Egyptian military factories produce equipment under licence, assemble equipment based on imported kits, or produce equipment with little or no military relevance write Gaub and Stanley-Lockman. Still according to these analysts, the US considered that only 24% of the end items produced in Ministry of Military Production factories were actually military. Indeed only two of the 16 Ministry factories exclusively produced military items […].

The UAE Tactics

In November 2019 EDGE was born, a conglomerate of twenty companies based in the UAE and some holding companies (including Mubadala). The group’s strategy is to grow by specialising in niche sectors (armored vehicles, small ships, aircraft, and light drones) which can also be exported. A strategy which, the US thinktank CSIS says, is pragmatic and realistic. A little cynical, we might add.

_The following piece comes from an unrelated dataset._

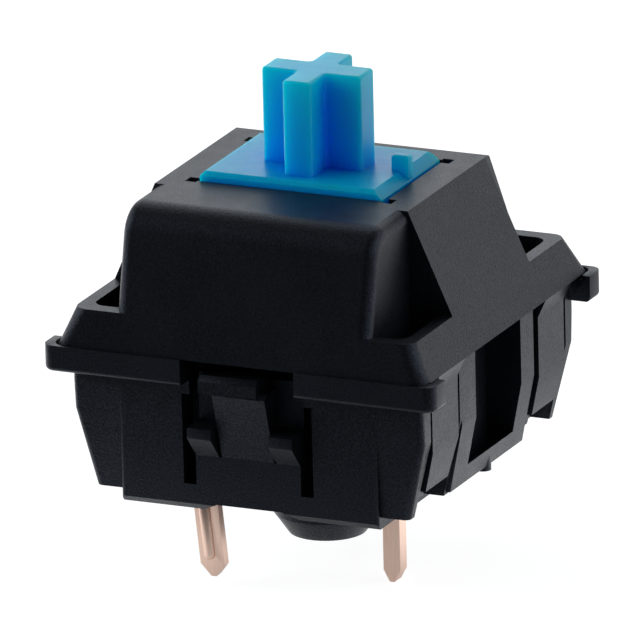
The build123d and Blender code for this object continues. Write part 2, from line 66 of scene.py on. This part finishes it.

The confit in Yemen has showcased the NIMR (Tiger) armoured vehicles of Tawazun. Tawazun merged into EDGE and has produced 2,500 of these units for Algeria too. Off the coast of Yemen there are Baynunah corvettes, 8 units of which were recently sold to Kuwait. The Calidus B-250 light fighter has also been sold to and used by Saudi Arabia. Emirati arms industries acquired the technology from the Russian GAZ and the South African Denel for armored vehicles, from the French CMN for corvettes, from the Brazilian Novaer for fighters; it has begun production, testing, and selling.

Mubadala, before joining EDGE, was also a shareholder in 2018 in the Italian company Piaggio Aerospace. The goal was to acquire the P.1HH Hammerhead drone, partly because the USA had no intention of providing its Gulf Arab allies with unmanned aircrafts. Faced with a refusal from the Italian government to invest more into the company, Mubadala also purchased Chinese Wing Loong II drones (which are also used in conflicts in the Yemeni area), and the UAE decided to pull out of the Ligurian company Piaggio Aerospace and its administrative control.

The 2008 crash caused demand for business aircraft to crumble; the Chinese weapon industry discouraged the Italian venture in the Emirates; and the workers of Piaggio Aerospace are paying the price for it.